Invece venivano caricate in un furgone e portate oltre frontiera.
“Abbiamo notizia di persone riportate indietro fino a Bihac in Bosnia,” racconta Schiavone. Le testimonianze sono state raccolte da una rete di Ong che opera tra Trieste e la rotta balcanica ma “la raccolta dei dati è ancora in corso.” Una di queste persone è Alishah, un migrante afghano di 27 anni che da 10 mesi si trova in Bosnia. Contattato su Facebook racconta di come sia stato respinto 13 volte durante i suoi tentativi di raggiungere l’Europa occidentale. È stato fermato 4 volte in Slovenia, e le restanti in Croazia. Qualche settimana fa Alishah è però riuscito ad arrivare in Italia. “Mi hanno preso le impronte digitali, ma poi ci hanno chiesto di sederci a tre a tre in un furgoncino per rimandarci indietro,” racconta. Alishah è stato consegnato prima alla polizia slovena e poi a quella croata che ha portato lui e i suoi compagni al confine con la Bosnia. Lì “ci hanno preso borse e vestiti e bruciato tutto,” continua Alishah, “ci hanno picchiato fortissimo e poi ci hanno deportato.”
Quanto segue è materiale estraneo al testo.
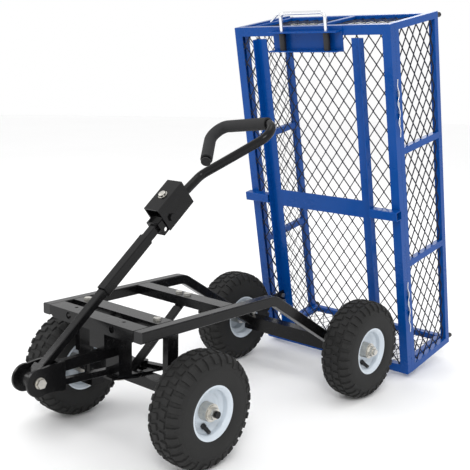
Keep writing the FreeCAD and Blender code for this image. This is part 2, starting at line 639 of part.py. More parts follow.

In un video postato da un attivista dal campo serbo di Adaševci qualche giorno fa, un altro uomo afghano racconta di aver lasciato le impronte digitali a Trieste e di essere poi stato trasportato indietro fino in Serbia, grazie a questo sistema di riammissioni a catena. Nella denuncia di Asgi vengono citate anche le numerose inchieste internazionali e i dati raccolti da Ong che testimoniano i maltrattamenti e i trattamenti inumani e degradanti a cui è sottoposto chi viene respinto lungo la rotta balcanica, soprattutto in Croazia. È riscontrato da anni l’uso sistematico di armi, come strumento di minaccia e di offesa, i migranti vengono poi quasi sempre insultati, picchiati e derubati da non meglio identificati agenti di confine duranti i respingimenti in Bosnia o in Serbia.
Una recente inchiesta di Amnesty International su alcuni respingimenti avvenuti a fine maggio in Croazia testimoniano torture da parte degli agenti Croati, che dopo aver picchiato i migranti cospargevano le loro ferite con maionese e ketchup. È importante ricordare che dal 2013 anche la Croazia è un membro dell’UE. “L’Unione europea non può più tacere e ignorare volontariamente la violenza e gli abusi della polizia croata alle sue frontiere esterne. Il loro silenzio sta permettendo e persino incoraggiando gli autori di questo abuso a continuare senza conseguenze,” ha evidenziato in una nota Massimo Moratti, vicedirettore dell’ufficio europeo di Amnesty.
Per quanto riguarda l’Italia “non si può ricondurre la ripresa di questa pratica a un aumento del numero degli arrivi, che seppur esiste non è così considerevole. Credo invece che si voglia sfruttare l’emergenza Covid come scusa per dare una stretta nei confronti di chi attraversa il confine. Bisognerebbe capire da chi provengono queste direttive e per quali motivi,” conclude Schiavone. Anche mettendo da parte le domande sulla legittimità di questa pratica, l’Italia si sta rendendo pericolosamente complice e corresponsabile dei più volte denunciati respingimenti violenti da parte di Slovenia e Croazia. Una vicenda sulla quale è urgente fare luce se non si vuole che a pagare siano sempre gli ultimi.